Something similiar to doing this in C:
memset(&obj, 0, sizeof(obj));

This works on any struct or class as long as it doesn't have virtual functions. When it does have virtual functions, the vft pointer gets reset to NULL and the virtual functions no longer work. I'd like something like this:

Code:
void classset<T>(T* obj){
   if (has_vft<T>()){
     memset((char*)(obj) + sizeof(void*), 0, sizeof(T) - sizeof(void*));
   } else {
     memset(&obj, 0, sizeof(T));
   }
}

Its the has_vft<T> function I don't know how to write.
 
No way since VFTs are not really standardized across C++ compilers and are not accessible from C++ itself. Layout of them is a compiler implemenation specific (and even optimization specific) thing.
 
still, you can't really do it since the compiler won't give you any info about it and depending on your compiler switches (release build or debug build) it might be totally different.
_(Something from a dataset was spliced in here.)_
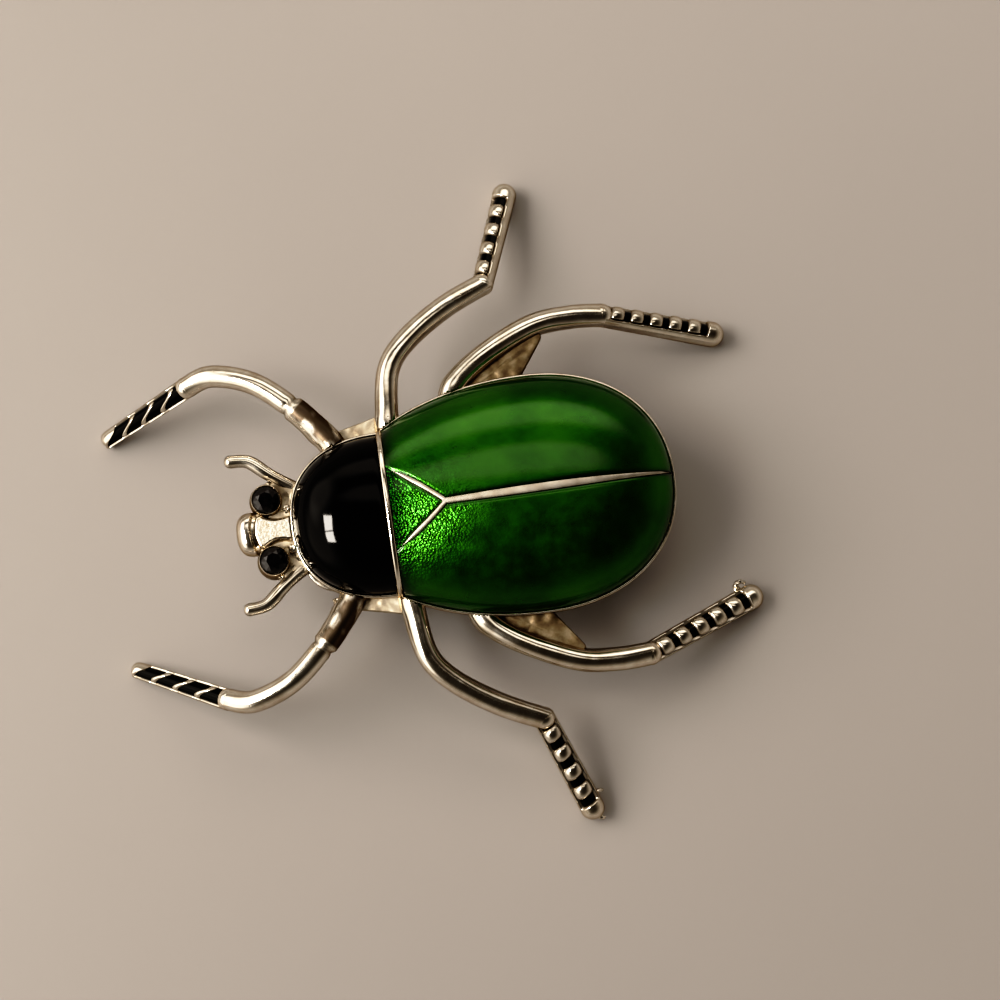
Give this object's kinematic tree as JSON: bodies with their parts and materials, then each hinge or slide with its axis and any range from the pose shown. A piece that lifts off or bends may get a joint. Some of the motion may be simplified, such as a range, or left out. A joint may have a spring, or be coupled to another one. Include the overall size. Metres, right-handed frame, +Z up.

And even if you forever use MSVC: MSVC is developed further too, which can (and will, since we all know MS) break backwards compatibility with this feature.
 
I'm well aware of all those things. I still want to do it. Anyone have any ideas of how it might be possible?
 
yes, by learning assembly (seriously): You create a small test program which uses virtual functions/classes and then disassemble it. Study the assembly source and poke it in a debugger looking how the compiler lays out the tables. Then you can write your own (assembly)functions to change the table.